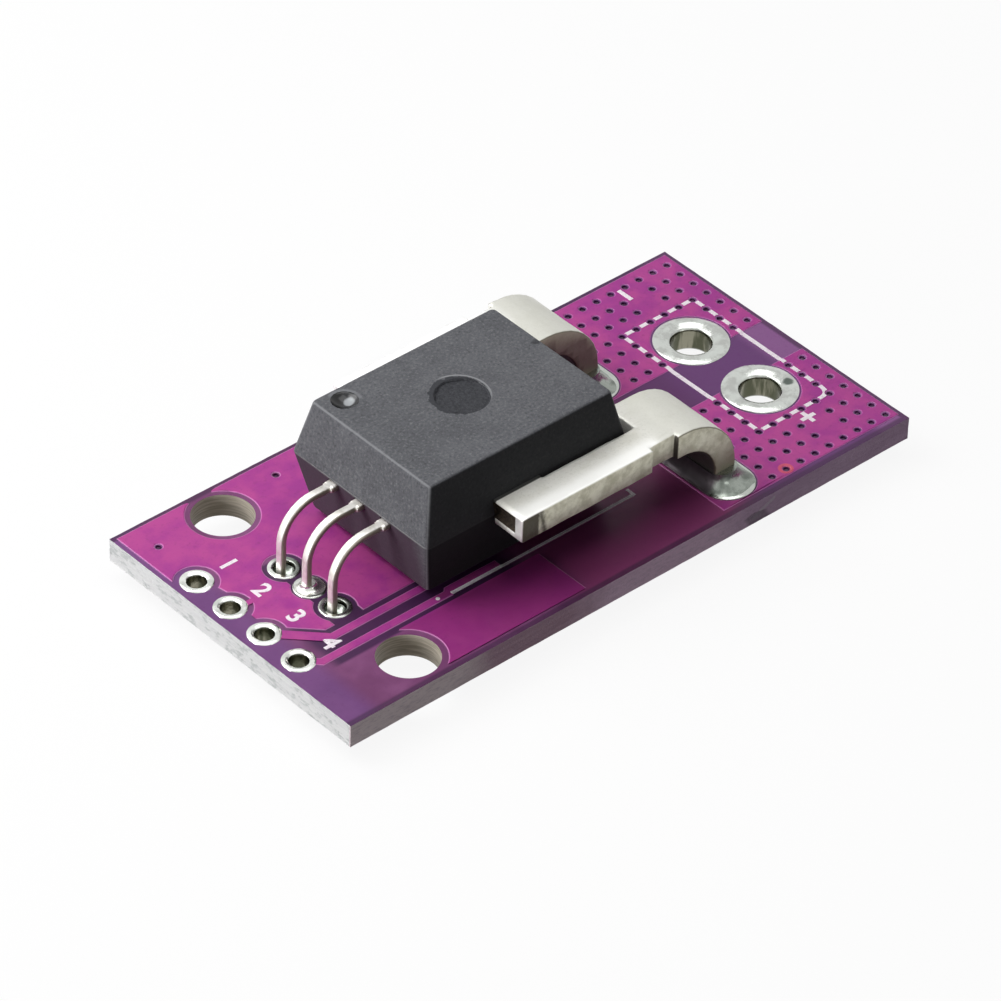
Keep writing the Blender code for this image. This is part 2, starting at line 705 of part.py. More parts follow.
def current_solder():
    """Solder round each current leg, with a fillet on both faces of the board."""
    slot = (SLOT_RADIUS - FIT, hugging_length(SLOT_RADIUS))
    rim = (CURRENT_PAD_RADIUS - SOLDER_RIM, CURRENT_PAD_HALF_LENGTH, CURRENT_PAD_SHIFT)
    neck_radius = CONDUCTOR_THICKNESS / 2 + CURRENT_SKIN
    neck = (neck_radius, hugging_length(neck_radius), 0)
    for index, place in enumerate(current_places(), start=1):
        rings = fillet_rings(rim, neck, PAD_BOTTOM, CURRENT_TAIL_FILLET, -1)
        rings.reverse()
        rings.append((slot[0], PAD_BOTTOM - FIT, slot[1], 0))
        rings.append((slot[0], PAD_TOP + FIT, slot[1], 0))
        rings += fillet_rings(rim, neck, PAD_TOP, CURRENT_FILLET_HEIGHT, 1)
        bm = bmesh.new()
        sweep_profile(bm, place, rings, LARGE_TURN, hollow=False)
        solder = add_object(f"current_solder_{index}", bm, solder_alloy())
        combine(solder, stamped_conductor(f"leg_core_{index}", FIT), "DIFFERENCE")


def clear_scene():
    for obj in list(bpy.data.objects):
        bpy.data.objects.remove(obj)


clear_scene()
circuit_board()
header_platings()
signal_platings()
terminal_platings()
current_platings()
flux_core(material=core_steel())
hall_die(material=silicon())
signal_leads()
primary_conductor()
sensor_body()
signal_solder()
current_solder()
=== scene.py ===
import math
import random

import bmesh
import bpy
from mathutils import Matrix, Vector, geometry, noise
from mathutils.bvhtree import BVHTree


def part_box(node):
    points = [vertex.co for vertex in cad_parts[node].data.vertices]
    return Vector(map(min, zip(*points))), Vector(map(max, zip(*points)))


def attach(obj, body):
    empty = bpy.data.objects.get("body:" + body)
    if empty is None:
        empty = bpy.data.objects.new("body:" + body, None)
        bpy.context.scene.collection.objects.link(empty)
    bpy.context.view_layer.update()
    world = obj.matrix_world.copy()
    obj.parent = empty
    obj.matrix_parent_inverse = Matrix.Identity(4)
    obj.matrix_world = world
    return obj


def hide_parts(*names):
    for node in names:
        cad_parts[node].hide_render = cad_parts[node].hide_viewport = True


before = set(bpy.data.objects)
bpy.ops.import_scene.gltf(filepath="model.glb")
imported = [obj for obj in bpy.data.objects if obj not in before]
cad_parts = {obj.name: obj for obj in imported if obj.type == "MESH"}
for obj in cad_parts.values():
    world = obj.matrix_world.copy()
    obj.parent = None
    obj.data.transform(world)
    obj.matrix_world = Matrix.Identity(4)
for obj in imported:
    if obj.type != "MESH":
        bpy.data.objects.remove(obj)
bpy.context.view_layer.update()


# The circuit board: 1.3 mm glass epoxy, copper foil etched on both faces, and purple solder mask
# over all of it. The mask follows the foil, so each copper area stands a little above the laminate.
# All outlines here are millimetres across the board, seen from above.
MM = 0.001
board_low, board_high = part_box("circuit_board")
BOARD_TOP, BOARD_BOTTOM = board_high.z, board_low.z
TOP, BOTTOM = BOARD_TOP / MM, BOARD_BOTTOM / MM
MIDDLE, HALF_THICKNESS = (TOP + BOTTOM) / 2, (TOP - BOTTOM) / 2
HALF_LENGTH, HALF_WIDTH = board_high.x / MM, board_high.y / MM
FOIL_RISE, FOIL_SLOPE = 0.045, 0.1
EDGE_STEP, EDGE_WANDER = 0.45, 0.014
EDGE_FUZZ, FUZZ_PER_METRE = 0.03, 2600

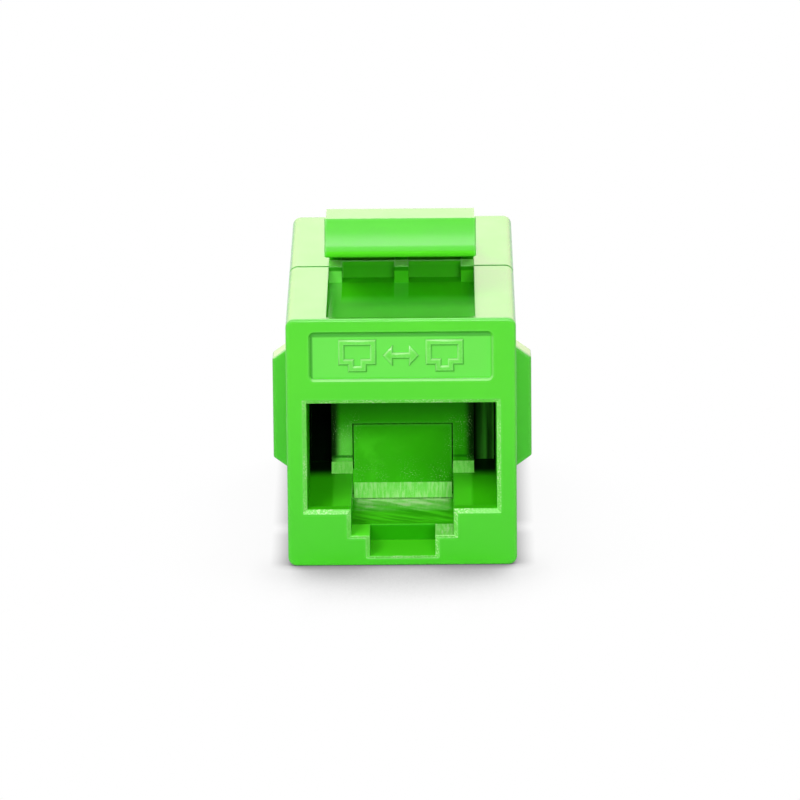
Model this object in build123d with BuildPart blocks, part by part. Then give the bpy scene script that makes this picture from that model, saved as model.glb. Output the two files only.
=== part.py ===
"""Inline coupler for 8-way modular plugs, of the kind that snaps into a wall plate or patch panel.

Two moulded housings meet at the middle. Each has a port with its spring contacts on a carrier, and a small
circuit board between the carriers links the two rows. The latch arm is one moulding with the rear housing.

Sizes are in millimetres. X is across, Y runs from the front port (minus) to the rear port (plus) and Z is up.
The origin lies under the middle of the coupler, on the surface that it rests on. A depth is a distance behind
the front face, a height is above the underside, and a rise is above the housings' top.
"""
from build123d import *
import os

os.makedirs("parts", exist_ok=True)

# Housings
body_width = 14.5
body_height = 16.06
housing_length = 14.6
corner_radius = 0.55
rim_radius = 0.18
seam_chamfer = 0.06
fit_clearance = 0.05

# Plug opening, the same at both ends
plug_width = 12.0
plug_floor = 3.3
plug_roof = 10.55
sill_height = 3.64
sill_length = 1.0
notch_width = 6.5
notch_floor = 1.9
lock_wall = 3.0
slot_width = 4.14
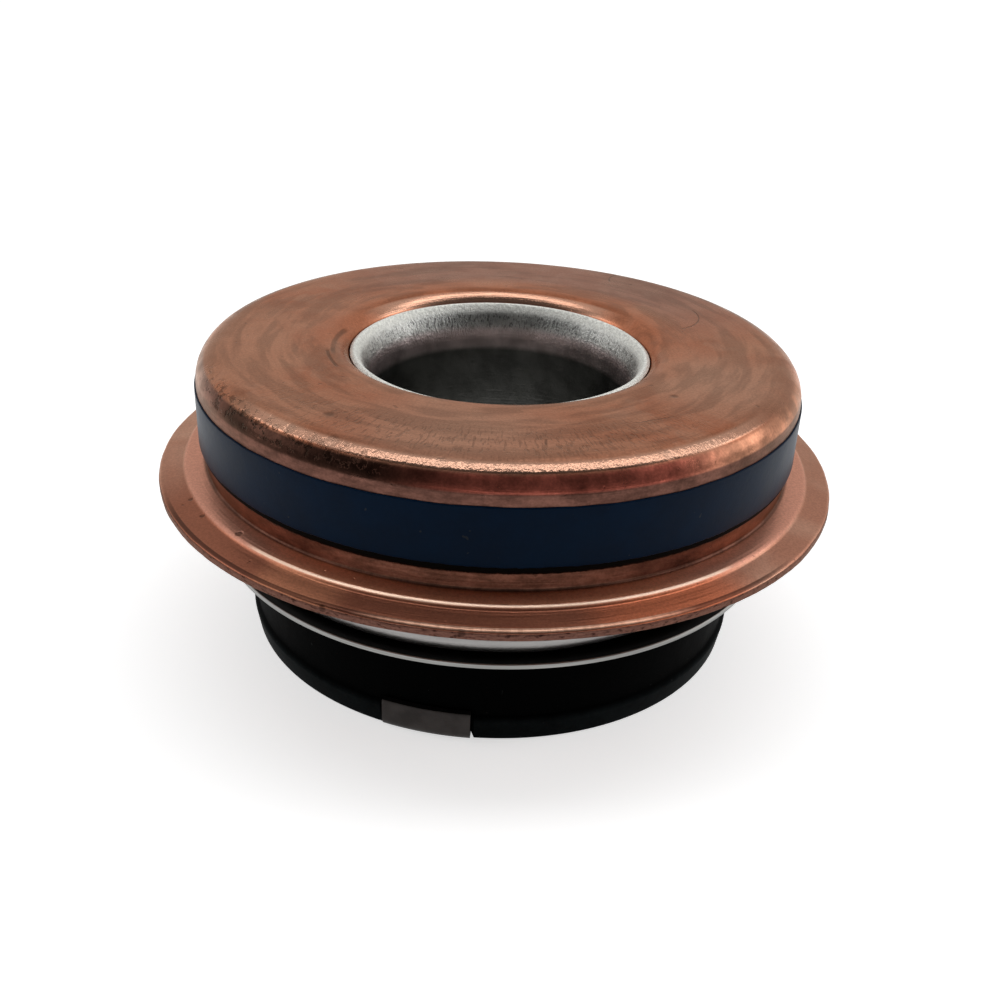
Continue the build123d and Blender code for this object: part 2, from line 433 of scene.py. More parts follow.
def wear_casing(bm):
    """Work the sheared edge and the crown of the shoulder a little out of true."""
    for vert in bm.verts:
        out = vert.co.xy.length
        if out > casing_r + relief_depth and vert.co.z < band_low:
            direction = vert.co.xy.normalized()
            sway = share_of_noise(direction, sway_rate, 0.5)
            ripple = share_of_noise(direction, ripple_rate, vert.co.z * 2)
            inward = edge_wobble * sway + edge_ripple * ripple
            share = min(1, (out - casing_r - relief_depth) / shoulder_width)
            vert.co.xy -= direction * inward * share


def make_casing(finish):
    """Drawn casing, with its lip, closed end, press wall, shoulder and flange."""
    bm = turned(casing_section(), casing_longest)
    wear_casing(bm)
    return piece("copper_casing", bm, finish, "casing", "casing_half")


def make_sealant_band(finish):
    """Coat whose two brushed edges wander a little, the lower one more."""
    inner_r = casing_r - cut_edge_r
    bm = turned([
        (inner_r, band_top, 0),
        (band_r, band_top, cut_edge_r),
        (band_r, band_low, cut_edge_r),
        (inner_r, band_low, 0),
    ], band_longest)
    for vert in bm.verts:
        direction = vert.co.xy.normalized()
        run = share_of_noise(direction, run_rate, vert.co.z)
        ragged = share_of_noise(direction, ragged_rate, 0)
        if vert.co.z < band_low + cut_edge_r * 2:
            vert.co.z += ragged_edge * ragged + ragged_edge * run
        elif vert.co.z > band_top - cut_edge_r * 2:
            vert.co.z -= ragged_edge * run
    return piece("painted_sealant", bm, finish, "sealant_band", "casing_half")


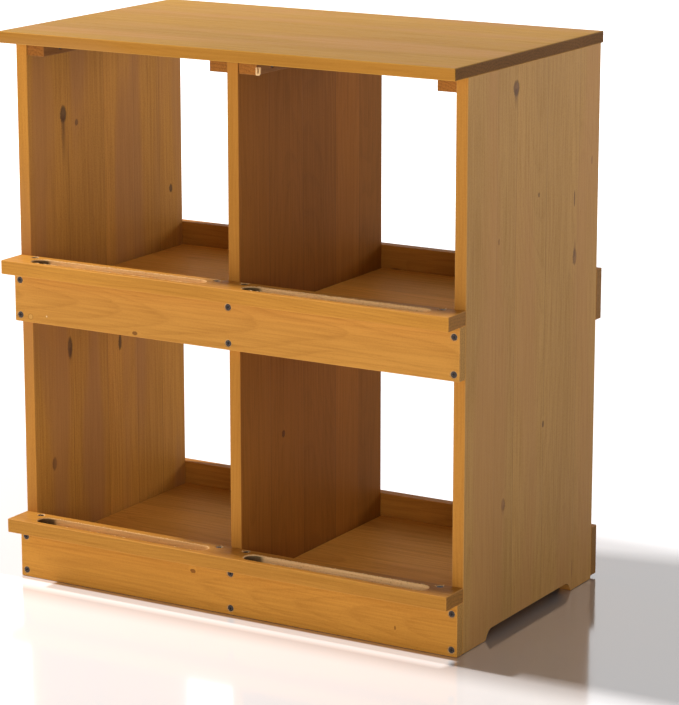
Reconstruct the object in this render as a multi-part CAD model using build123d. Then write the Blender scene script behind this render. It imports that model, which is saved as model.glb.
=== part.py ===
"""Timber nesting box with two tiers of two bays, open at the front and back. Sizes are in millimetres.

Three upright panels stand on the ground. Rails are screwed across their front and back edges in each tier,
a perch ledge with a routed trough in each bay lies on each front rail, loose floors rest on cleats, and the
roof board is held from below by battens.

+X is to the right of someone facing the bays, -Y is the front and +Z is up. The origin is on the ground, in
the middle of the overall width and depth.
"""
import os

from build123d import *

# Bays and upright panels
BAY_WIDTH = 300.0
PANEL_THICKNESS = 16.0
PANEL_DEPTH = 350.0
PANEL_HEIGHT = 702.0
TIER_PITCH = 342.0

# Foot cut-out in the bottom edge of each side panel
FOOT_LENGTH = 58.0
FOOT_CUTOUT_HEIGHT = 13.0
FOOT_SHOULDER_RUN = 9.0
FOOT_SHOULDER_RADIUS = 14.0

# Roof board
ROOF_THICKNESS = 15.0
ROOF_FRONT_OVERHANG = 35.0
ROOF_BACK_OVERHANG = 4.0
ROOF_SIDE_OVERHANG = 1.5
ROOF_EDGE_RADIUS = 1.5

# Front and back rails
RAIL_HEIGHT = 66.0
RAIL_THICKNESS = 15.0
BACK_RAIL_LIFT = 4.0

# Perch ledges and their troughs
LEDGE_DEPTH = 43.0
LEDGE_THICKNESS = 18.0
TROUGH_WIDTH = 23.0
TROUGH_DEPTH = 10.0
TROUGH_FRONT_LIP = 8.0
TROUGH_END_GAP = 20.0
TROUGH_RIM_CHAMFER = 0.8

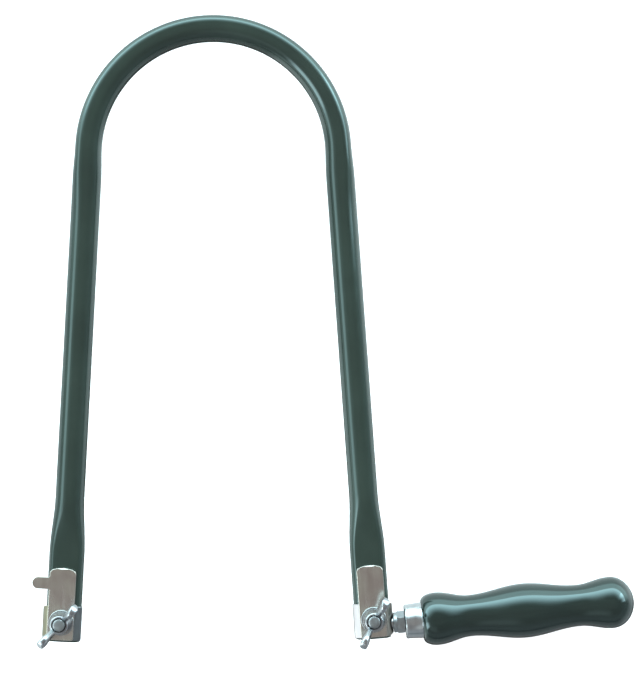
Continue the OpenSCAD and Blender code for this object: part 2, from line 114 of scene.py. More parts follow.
■ ■ ■ ■
* [TASK DIRECTIONS] Quote exactly the lines running from the line with "signal_platings()" through the line with "obj.parent = empty", both ends included, and nothing more.

* [FULL SOLUTION]
signal_platings()
terminal_platings()
current_platings()
flux_core(material=core_steel())
hall_die(material=silicon())
signal_leads()
primary_conductor()
sensor_body()
signal_solder()
current_solder()
=== scene.py ===
import math
import random

import bmesh
import bpy
from mathutils import Matrix, Vector, geometry, noise
from mathutils.bvhtree import BVHTree


def part_box(node):
    points = [vertex.co for vertex in cad_parts[node].data.vertices]
    return Vector(map(min, zip(*points))), Vector(map(max, zip(*points)))


def attach(obj, body):
    empty = bpy.data.objects.get("body:" + body)
    if empty is None:
        empty = bpy.data.objects.new("body:" + body, None)
        bpy.context.scene.collection.objects.link(empty)
    bpy.context.view_layer.update()
    world = obj.matrix_world.copy()
    obj.parent = empty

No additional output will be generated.